I know that. But consumerism is not my concern here. It's anti-consumerism I'm concerned with.

This at least makes for an opening to a more nuanced look at the subject. Obviously it's not the same thing to become a debt slave chasing the latest fashion that one must have not to feel embarrassingly out of step with whatever pop mob or sub-cultural tribe that advertisers assert one must belong to not to be cast into an imaginary and shameful social outer darkness, and quite another to equip one's private surroundings with creature comforts designed and built from the outset to deliver objectively better living without regard to how easily it sells to the easily indoctrinated. There is no doing away with the matter of critical judgment in the objective value of things, without making oneself the butt of advertising or the butt of some puritanical ideology that condemns all industry as the work of the devil.

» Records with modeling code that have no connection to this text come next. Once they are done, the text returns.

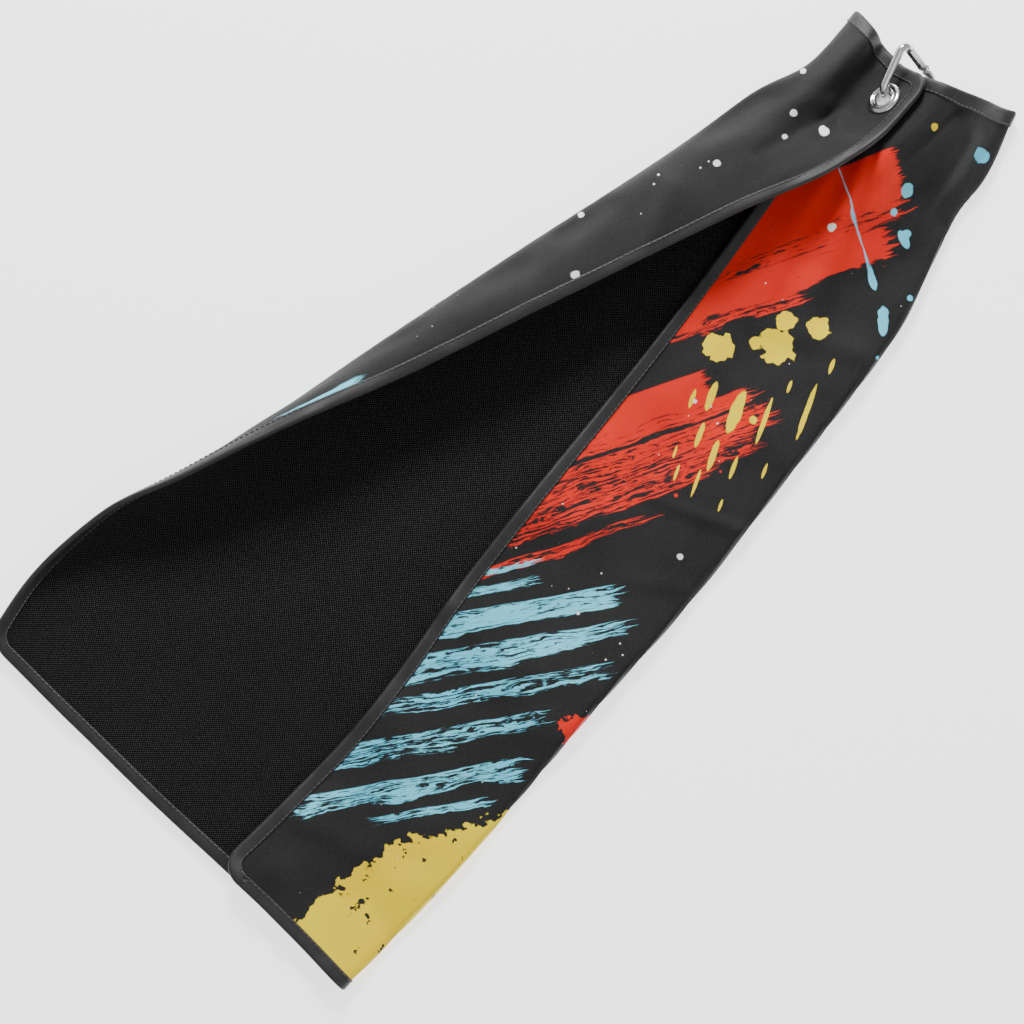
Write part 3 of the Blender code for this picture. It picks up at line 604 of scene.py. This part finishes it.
class Brush:
    """Paint strokes that all run at one heading, dry along their own direction."""

    def __init__(self, finish, place, heading, seed):
        turn = math.radians(heading)
        self.cos, self.sin = math.cos(turn), math.sin(turn)
        x, y = place
        self.along = x * self.cos + y * self.sin
        self.across = y * self.cos - x * self.sin
        wide = finish.vector(self.along * 0.03, self.across * 0.11, seed)
        self.wander = finish.noise(wide, 1.0) - 0.5
        self.across = self.across + self.wander * 9
        hairs = finish.vector(self.along * 0.022, self.across * 0.85, seed + 7)
        self.hairs = finish.noise(hairs, 1.0, 4.0, 0.7)
        blots = finish.vector(self.along * 0.13, self.across * 0.6, seed + 11)
        self.blots = finish.noise(blots, 1.0, 4.0, 0.65) - 0.5

    def stroke(self, start, end, half_width, dry):
        ends = [(x * self.cos + y * self.sin, y * self.cos - x * self.sin) for x, y in (start, end)]
        middle = (ends[0][1] + ends[1][1]) / 2
        ragged = self.hairs * 60 - 30
        body = (half_width + self.wander * half_width * 0.9 - abs(self.across - middle)).rise(0, 0.8)
        begun = (self.along - ends[0][0] + ragged * (0.3 + dry)).rise(-1, 1)
        going = (ends[1][0] - self.along + ragged * (0.3 + dry)).rise(-1, 1)
        threshold = 0.18 + 0.36 * dry
        worn = (self.hairs + self.wander * 0.25 + self.blots * 0.8 * dry).rise(threshold, threshold + 0.05)
        return body * begun * going * worn


def any_of(masks):
    """The strongest of several masks."""
    total = masks[0]
    for mask in masks[1:]:
        total = total.most(mask)
    return total


def disc(place, wobble, x, y, radius):
    """A round splash whose edge is pushed in and out by wobble."""
    over, up = place[0] - x, place[1] - y
    distance = (over * over + up * up).root()
    return (radius + wobble * radius * 1.2 - distance).rise(0, 0.7)


def drop(place, wobble, x, y, length, width, heading):
    """A run of paint drawn out along a heading."""
    cos, sin = math.cos(math.radians(heading)), math.sin(math.radians(heading))
    along = ((place[0] - x) * cos + (place[1] - y) * sin) / length
    across = ((place[1] - y) * cos - (place[0] - x) * sin) / width
    away = along * along + across * across
    return (1 + wobble - away).rise(0, 0.25)


def beyond(place, start, end):
    """Distance to the right of a line from start to end."""
    run = Vector(end) - Vector(start)
    run.normalize()
    return (place[0] - start[0]) * run.y - (place[1] - start[1]) * run.x


# The print, in millimetres about the towel, with headings in degrees.
# Strokes have two ends, half width and dryness.
RED_HEADING, BLUE_HEADING, FLICK_HEADING, LEFT_HEADING = 60, 51, -30, 69
RED_STROKES = [
    ((-24, 168), (37, 278), 14, 0.02), ((-6, 132), (57, 249), 9, 0.28), ((2, 64), (35, 124), 9, 0.14),
    ((-2, 40), (58, 132), 5, 0.55), ((-2, 16), (74, 132), 7, 0.72), ((-2, -6), (78, 112), 6, 0.78),
    ((2, -22), (66, 84), 4.5, 0.84), ((4, -36), (62, 40), 3, 0.8), ((-16, 150), (50, 264), 7, 0.6),
    ((-6, 112), (40, 192), 4, 0.74)]
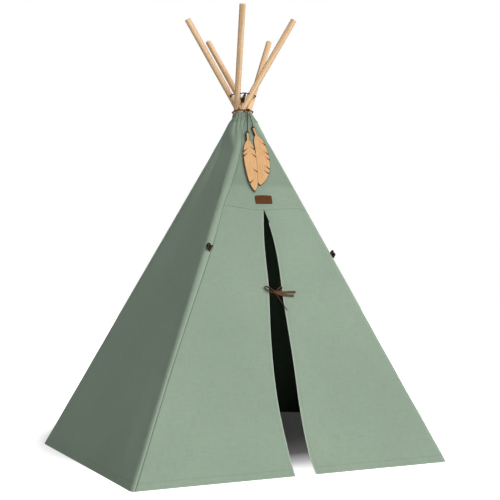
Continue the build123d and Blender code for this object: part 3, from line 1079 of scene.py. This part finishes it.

>Yes. These markets and corporations came into existence in part by the writers who theorized the principles they were founded on.
Lol. People were trading and founding joint-stock corporations long before the academic notion of "capitalism" was ever put to paper. You must be one of those leftists who believe in the "capitalism is historically contingent" meme.

>corporate brainwashing
I mean, you didn't EXPLICITLY say "false consciousness", but....

>People were trading and founding joint-stock corporations long before the academic notion of "capitalism" was ever put to paper.
There are always some early experimenters, yes. But it's writers who reap those harvests for future generations to refine and master these systems. You need them for that.

Consumption got new level. Even you you do not have enough money to consume all this stuff produced by our civilization in supermarket or internet shops you can consume information. I am talking about internet or tv. You do not need to go anywhere or do something. Just watch. And system works.